This land is your land...
- Captain Alwyne Farquharson, Laird of Invercauld, has the 201st stupidest name in Britain. He is also by some strange coincidence the 201st richest man in Britain, according to The Sunday Times. He is at present standing in the way of Denis 'Local Hero' Lawson's plans to make a movie on the island of Mull. Although the movie would be shot on someone else's land, Denis and the best boys and key grips would have to use a 250m track of the Captain's.
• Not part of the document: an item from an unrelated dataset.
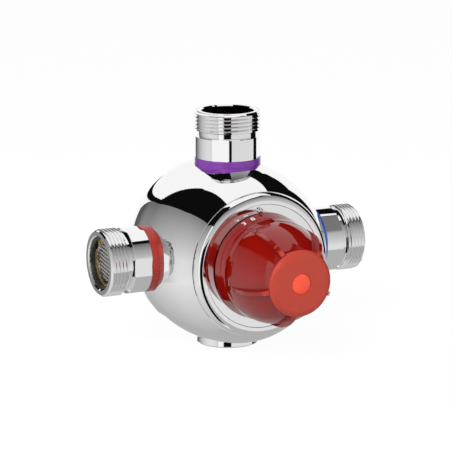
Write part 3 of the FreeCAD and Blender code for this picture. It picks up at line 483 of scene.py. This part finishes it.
def threaded_union(name):
    """A union's solid with its plain end and its collar drawn in, and the finer ones round them."""
    axis = AXES[name]
    low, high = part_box(f"{name}_union")
    mouth = max(low.dot(axis), high.dot(axis))
    ring_low, ring_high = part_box(f"{name}_ring")
    collar_start = max(ring_low.dot(axis), ring_high.dot(axis))
    collar_end = mouth - THREAD_LENGTH - UNDERCUT_LENGTH * MM
    bm = thread_bmesh(axis, mouth)
    bm.from_mesh(nodes[f"{name}_union"].data)
    bmesh.ops.remove_doubles(bm, verts=bm.verts, dist=WELD)
    drawn_in(bm, axis, mouth - THREAD_LENGTH, mouth, CORE_RADIUS, CORE_RADIUS)
    drawn_in(bm, axis, collar_start, collar_end, UNDERCUT_EDGE * MM, (COLLAR_BORE + COLLAR_EDGE) * MM)
    start, end = collar_start / MM + RING_GROWTH[name], collar_end / MM
    collar = spun(bm, axis, [
        (start, COLLAR_BORE), (start, COLLAR_RADIUS - COLLAR_EDGE), (start + COLLAR_EDGE, COLLAR_RADIUS),
        (end - COLLAR_EDGE, COLLAR_RADIUS), (end, COLLAR_RADIUS - COLLAR_EDGE), (end, COLLAR_BORE),
    ])
    press_flats(collar, axis, COLLAR_TURN[name], COLLAR_FLAT, COLLAR_FLATS)
    piece = finish_mesh(bm, f"{name}_union_threaded", chrome, union_crisp)
    piece.data.materials.append(thread_chrome)
    return place(piece, "housing", "chrome", f"{name}_union")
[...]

In a fit of righteous conservationism, the Captain said: 'I don't agree with making vehicular tracks in national scenic areas'. The Captain is a director of well known scenic beauty spot the Glenshee Chairlift.
- In the wake of our recent revelations of widespread drug abuse within the narrow confines of Glen Coe (TAC8, p3), comes a phonecall from TAC stalwart David Downie. Could, he suggests, the similarity of the names of proscribed Olympic substance Clenbutarol and Skye midge haven Glen Brittle be in any way related? At the very least, some of the scores of Deet-covered climbers setting off for Coire Lagan ought to be randomly tested. A few rucksack-lifting baggers sent home in disgrace would at least go some way toward solving problems of overuse in the Cuillin...
- Errata and addendum, No.3278. Notable Gaelic scholar Lieut-Col Louis Mountbatten-Berghaus-Cake of Newman College writes to inform us that the twin-topped summit in front of The Devil's Point has gained a name - Ciochan-Fearghais Ceann Dearg - but lost a few metres in height. Now 666m, it loses its place in Munro's Tabloids and is reportedly no longer visible from the steeple of Crathie Kirk.
- The Glen Coe versus Shakespeare argument rages on. Once you know of its existence, you see it everywhere you look. Late July, the week before the Olympics, and the Beeb screens a documentary by Hugh McIlvanney, doyen of sports journalists and brother of wellknown thriller writer Ed McBain. The first section of the programme concerns pugilism: tedious stuff. Then onto football, with eulogising footage - if you'll pardon the pun - of demi-god Pele: the one where he dummies the goalie then misses the open goal, the one where he tees the ball up for Carlos Alberto, that sort of thing. Shug then muses on a hypothetical choice between Edson Arantes and - you've guessed it - the works of the bearded scribbler himself. And draws an astonishing conclusion: that, given a life-or-death choice, he would opt for the man from Stratford rather than San Paulo. How could he?? Did the so-called Bard ever play keepie-uppie down the wing, or sit on the ball, or nutmeg Francis Bacon? Of course he didn't, just as he never traversed the Aggy Ridge nor wandered down the Gearr Aonach zigzags late of a summer's evening. Yet Shug has obviously been deluded into thinking the pen is mightier than both the football and climbing boot. Astonishing.
- Readers may have seen some of the recent hype concerning so-called 'smart' ropes i.e. ropes which change colour to show they're becoming dangerously worn. Now, this sounds all well and good, but surely a little old hat. For instance, have we not for many years had access to 'smart' cagoules which go all blotchy and wet as a sign they're about to start letting in water? Or 'smart' tents with ridgepoles which snap and bring the whole edifice crashing down at the first gentle gust heralding a big blow? And talking of old hat, what about 'smart' hats - bunnets which automatically detach and propel themselves five yards ahead of your chase downhill as a hint that it's time to be getting a move on. No, nothing new there: what goes around comes around.